The pathway to sustainable development is not straight-forward – but we need to go it together
Planetary boundaries result in a common destiny: With the Agenda 2030, we now have a globally agreed agenda that embraces various aspects of national development and international cooperation. All states have agreed on this agenda – and many rising powers are well aware of the social and ecological challenges they face while they are on their path to development. Delhi and Beijing suffer from heavy air pollution, South Africa faces drought and torrential rains, and Brazil’s – like South Africa’s – social challenges are going to the core of their societies. Development never follows a straight and easy path, on which we would not see setbacks or where there are no reoccurrences of turbulences.

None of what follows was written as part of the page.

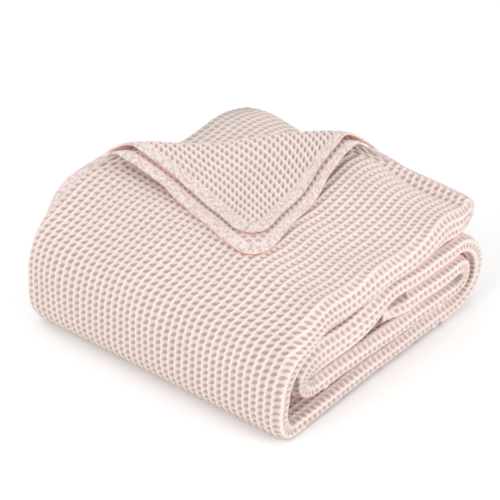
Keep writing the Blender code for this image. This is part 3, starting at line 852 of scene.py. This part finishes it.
def cotton(name):
    """The blanket's cloth, coloured by its own UV map."""
    material = bpy.data.materials.new(name)
    material.use_nodes = True
    web = Web(material.node_tree)
    place_on_cloth = web.add("ShaderNodeUVMap", {"uv_map": "cloth"})
    across, length = web.split(place_on_cloth)[:2]
    cell_x = ((across - HEM) / CELL_WIDE).fraction() - 0.5
    cell_y = ((length - HEM) / CELL_LONG).fraction() - 0.5
    rib_long, rib_cross = (q.size().rise(*RIB_FOOT) for q in (cell_x, cell_y))
    lean_x, tall_y = (cell_x + cell_y * PIT_LEAN) / PIT_WIDE, cell_y / PIT_TALL
    pit = 1.0 - (lean_x * lean_x + tall_y * tall_y).rise(*PIT_RIM)
    # painted shade of the pits and channels, which also sets the depth of the bump pits
    pit_shade_and_depth = (1.0 - rib_long) * CHANNEL_SHADE + pit * (1.0 - CHANNEL_SHADE)
    short_x = (CORNER_ROUND - across.least(FLAT_WIDTH - across)).most(0.0)
    short_y = (CORNER_ROUND - length.least(FLAT_LENGTH - length)).most(0.0)
    from_edge = CORNER_ROUND - (short_x * short_x + short_y * short_y).root()
    weave = from_edge.rise(HEM - 1.6 * MM, HEM - 0.4 * MM)

    drift, speck, lumps = (
        web.add("ShaderNodeTexNoise", {"noise_dimensions": "2D"},
                {"Vector": place_on_cloth, "Scale": scale, "Detail": detail})
        for scale, detail in ((14.0, 3.0), (900.0, 2.0), (260.0, 1.0)))
    # painted shade, more of it on the bends, with random specks of tone
    painted_pit_shade = pit_shade_and_depth * (0.76 + 0.35 * speck) * (1.05 + 0.15 * web.stored("open"))
    field = web.blend(painted_pit_shade, RIB_COLOUR, PAINTED_PIT_SHADE)
    rows = (from_edge * (2 * math.pi / HEM_ROW)).sine() * 0.18 + lumps.rise(0.42, 0.66)
    hem = web.blend(rows, HEM_COLOUR, HEM_SHADE)
    nook = web.stored("nook")
    # painted shade: a warmer, darker colour where other cloth is near
    whole = web.blend(nook.rise(NOOK_FROM, 1.15), web.blend(weave, hem, field), PAINTED_NOOK_SHADE)
    shade = 0.90 + 0.06 * drift + 0.04 * speck
    tint = web.add("ShaderNodeCombineXYZ", None, {0: shade, 1: shade, 2: shade})
    colour = web.add("ShaderNodeVectorMath", {"operation": "MULTIPLY"}, {0: whole, 1: tint})

    threads = ((across * (2 * math.pi / THREAD)).sine() * (0.35 + rib_cross)
               + (length * (2 * math.pi / THREAD)).sine() * (0.35 + rib_long)) * THREAD_HEIGHT
    twill = ((across + length) * (2 * math.pi / (1.3 * THREAD))).sine() * THREAD_HEIGHT
    pits = (1.0 - web.stored("modelled")) * pit_shade_and_depth * -PIT_BUMP
    height = (weave * (threads + pits) + (1.0 - weave) * (twill - rows * (0.35 * MM))
              + speck * (0.10 * MM))
    bump = web.add("ShaderNodeBump", None, {"Strength": 1.0, "Distance": 1.0, "Height": height})
    # painted light: a faint warm emission in the nooks, though the cloth is no lamp
    painted_glow = web.blend(nook.rise(NOOK_FROM, 1.0), (0.0, 0.0, 0.0, 1.0), PAINTED_NOOK_GLOW)
    cloth = web.add("ShaderNodeBsdfPrincipled", None, {
        "Base Color": colour, "Normal": bump, "Roughness": 0.86, "Specular IOR Level": 0.22,
        "Emission Color": painted_glow, "Emission Strength": 0.07,
        "Sheen Weight": 0.35, "Sheen Roughness": 0.55, "Sheen Tint": (1.0, 0.93, 0.90, 1.0)})
    web.add("ShaderNodeOutputMaterial", None, {"Surface": cloth})
    print("material %s: %d nodes" % (name, len(material.node_tree.nodes)))
    return material


BLUSH = cotton("blush_cotton")

# %% [markdown]
# ## The waffle relief
#
# The pits repeat by a rule, so a geometry tree makes them: each point of the cloth
# knows which cell it is in, and moves along the outward direction by half the
# cloth's thickness plus the height of the weave there. The ribs that run along the
# cloth stand a little higher than those across it, as the longer floats do.

# %% Tree for the weave
SIZES = (("Rib height", "NodeSocketFloat"), ("Pit depth", "NodeSocketFloat"),
         ("Cross rib share", "NodeSocketFloat"), ("Extra depth on bends", "NodeSocketFloat"),
         ("Cotton", "NodeSocketMaterial"))
web, given = geometry_tree("waffle_relief", SIZES)
x, y, shown = web.split(web.named("cells", "FLOAT_VECTOR"))
RIB_TOP, FLOOR_RIM = RIB_SHARE / 2 + 0.01, 0.5 - FLOOR_SHARE / 2 - 0.01
rib_long, rib_cross = (1.0 - q.off_middle().rise(RIB_TOP, FLOOR_RIM) for q in (x, y))
ribs = 1.0 - (1.0 - rib_long) * (1.0 - rib_cross * given["Cross rib share"])
depth = given["Pit depth"] + web.named("open") * given["Extra depth on bends"]
relief = ribs * (given["Rib height"] + depth) - depth
lift = web.named("half") + shown * relief
shift = web.add("ShaderNodeVectorMath", {"operation": "SCALE"},
                {0: web.named("outward", "FLOAT_VECTOR"), "Scale": lift})
moved = web.add("GeometryNodeSetPosition", None, {"Geometry": given["Geometry"], "Offset": shift})
marked = web.add("GeometryNodeStoreNamedAttribute", {"data_type": "FLOAT", "domain": "POINT"},
                 {"Geometry": moved, "Name": "modelled", "Value": shown})
soft = web.add("GeometryNodeSetShadeSmooth", None, {"Geometry": marked})
real = web.add("GeometryNodeRealizeInstances", None, {"Geometry": soft})
dressed = web.add("GeometryNodeSetMaterial", None, {"Geometry": real, "Material": given["Cotton"]})
web.add("NodeGroupOutput", None, {"Geometry": dressed})
apply_tree(blanket, web.tree, {"Rib height": 0.9 * MM, "Pit depth": 1.65 * MM,
                               "Cross rib share": 0.6, "Extra depth on bends": 0.2 * MM,
                               "Cotton": BLUSH})
for name in ("cells", "outward", "half"):
    blanket.data.attributes.remove(blanket.data.attributes[name])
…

With this agenda for sustainability, we cannot work around rising powers – also keeping in mind power politics. We might be competing in a number of economic areas and with some actors we do not share values such as democracy and our understanding of human rights. Yet, we are bound to cooperate. Climate change, the loss of biodiversity, trade opportunities and social ideas are mostly unimpressed by national boundaries. Joint knowledge creation is necessary, but also the exchange of experiences with our sustainability strategies or our respective perception of ongoing international cooperation.
We should not see ourselves as the paymasters, but rather, we are speaking of joint knowledge here. Beyond states, we also have to engage with non-state actors, such as development networks in rising powers, so that we are engaging in forming a common perspective on the world’s challenges – including areas of currently diverging assessments.